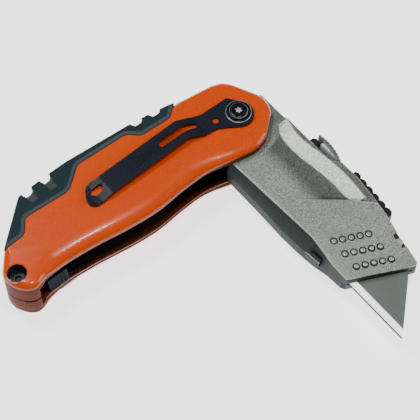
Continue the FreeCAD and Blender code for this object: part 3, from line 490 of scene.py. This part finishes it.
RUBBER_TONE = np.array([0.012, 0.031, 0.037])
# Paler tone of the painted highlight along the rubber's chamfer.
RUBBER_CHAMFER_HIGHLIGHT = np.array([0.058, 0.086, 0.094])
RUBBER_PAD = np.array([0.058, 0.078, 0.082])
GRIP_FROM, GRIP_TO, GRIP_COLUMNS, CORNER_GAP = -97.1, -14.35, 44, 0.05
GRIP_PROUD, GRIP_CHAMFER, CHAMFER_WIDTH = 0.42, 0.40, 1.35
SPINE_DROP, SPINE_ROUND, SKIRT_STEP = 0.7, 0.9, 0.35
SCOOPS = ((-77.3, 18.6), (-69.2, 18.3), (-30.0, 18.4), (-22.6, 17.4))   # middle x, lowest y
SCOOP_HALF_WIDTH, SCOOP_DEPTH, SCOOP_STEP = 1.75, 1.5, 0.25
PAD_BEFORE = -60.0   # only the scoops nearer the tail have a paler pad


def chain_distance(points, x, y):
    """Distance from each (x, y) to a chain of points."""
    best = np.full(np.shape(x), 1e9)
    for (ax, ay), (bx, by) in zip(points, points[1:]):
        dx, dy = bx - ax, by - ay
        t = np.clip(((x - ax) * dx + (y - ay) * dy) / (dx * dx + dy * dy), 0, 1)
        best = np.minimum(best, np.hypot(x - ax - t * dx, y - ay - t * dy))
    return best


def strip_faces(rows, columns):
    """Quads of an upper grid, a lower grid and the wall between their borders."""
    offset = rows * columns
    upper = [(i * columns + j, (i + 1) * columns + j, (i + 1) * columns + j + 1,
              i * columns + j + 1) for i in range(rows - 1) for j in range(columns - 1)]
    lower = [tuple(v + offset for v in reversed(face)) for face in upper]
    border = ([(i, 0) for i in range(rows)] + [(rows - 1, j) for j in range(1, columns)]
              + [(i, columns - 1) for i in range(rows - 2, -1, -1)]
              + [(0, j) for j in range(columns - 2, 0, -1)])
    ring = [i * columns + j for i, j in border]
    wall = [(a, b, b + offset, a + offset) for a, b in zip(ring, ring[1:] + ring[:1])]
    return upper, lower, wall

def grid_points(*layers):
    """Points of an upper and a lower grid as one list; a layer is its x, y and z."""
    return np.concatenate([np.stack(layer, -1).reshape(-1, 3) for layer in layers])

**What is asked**
Reproduce the full listing word for word.

**Correct result**
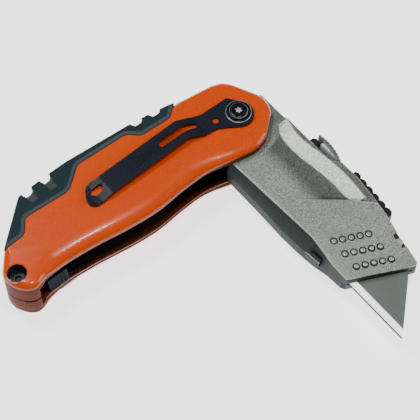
Continue the FreeCAD and Blender code for this object: part 3, from line 490 of scene.py. This part finishes it.
RUBBER_TONE = np.array([0.012, 0.031, 0.037])
# Paler tone of the painted highlight along the rubber's chamfer.
RUBBER_CHAMFER_HIGHLIGHT = np.array([0.058, 0.086, 0.094])
RUBBER_PAD = np.array([0.058, 0.078, 0.082])
GRIP_FROM, GRIP_TO, GRIP_COLUMNS, CORNER_GAP = -97.1, -14.35, 44, 0.05
GRIP_PROUD, GRIP_CHAMFER, CHAMFER_WIDTH = 0.42, 0.40, 1.35
SPINE_DROP, SPINE_ROUND, SKIRT_STEP = 0.7, 0.9, 0.35
SCOOPS = ((-77.3, 18.6), (-69.2, 18.3), (-30.0, 18.4), (-22.6, 17.4))   # middle x, lowest y
SCOOP_HALF_WIDTH, SCOOP_DEPTH, SCOOP_STEP = 1.75, 1.5, 0.25
PAD_BEFORE = -60.0   # only the scoops nearer the tail have a paler pad


def chain_distance(points, x, y):
    """Distance from each (x, y) to a chain of points."""
    best = np.full(np.shape(x), 1e9)
    for (ax, ay), (bx, by) in zip(points, points[1:]):
        dx, dy = bx - ax, by - ay
        t = np.clip(((x - ax) * dx + (y - ay) * dy) / (dx * dx + dy * dy), 0, 1)
        best = np.minimum(best, np.hypot(x - ax - t * dx, y - ay - t * dy))
    return best


def strip_faces(rows, columns):
    """Quads of an upper grid, a lower grid and the wall between their borders."""
    offset = rows * columns
    upper = [(i * columns + j, (i + 1) * columns + j, (i + 1) * columns + j + 1,
              i * columns + j + 1) for i in range(rows - 1) for j in range(columns - 1)]
    lower = [tuple(v + offset for v in reversed(face)) for face in upper]
    border = ([(i, 0) for i in range(rows)] + [(rows - 1, j) for j in range(1, columns)]
              + [(i, columns - 1) for i in range(rows - 2, -1, -1)]
              + [(0, j) for j in range(columns - 2, 0, -1)])
    ring = [i * columns + j for i, j in border]
    wall = [(a, b, b + offset, a + offset) for a, b in zip(ring, ring[1:] + ring[:1])]
    return upper, lower, wall

def grid_points(*layers):
    """Points of an upper and a lower grid as one list; a layer is its x, y and z."""
    return np.concatenate([np.stack(layer, -1).reshape(-1, 3) for layer in layers])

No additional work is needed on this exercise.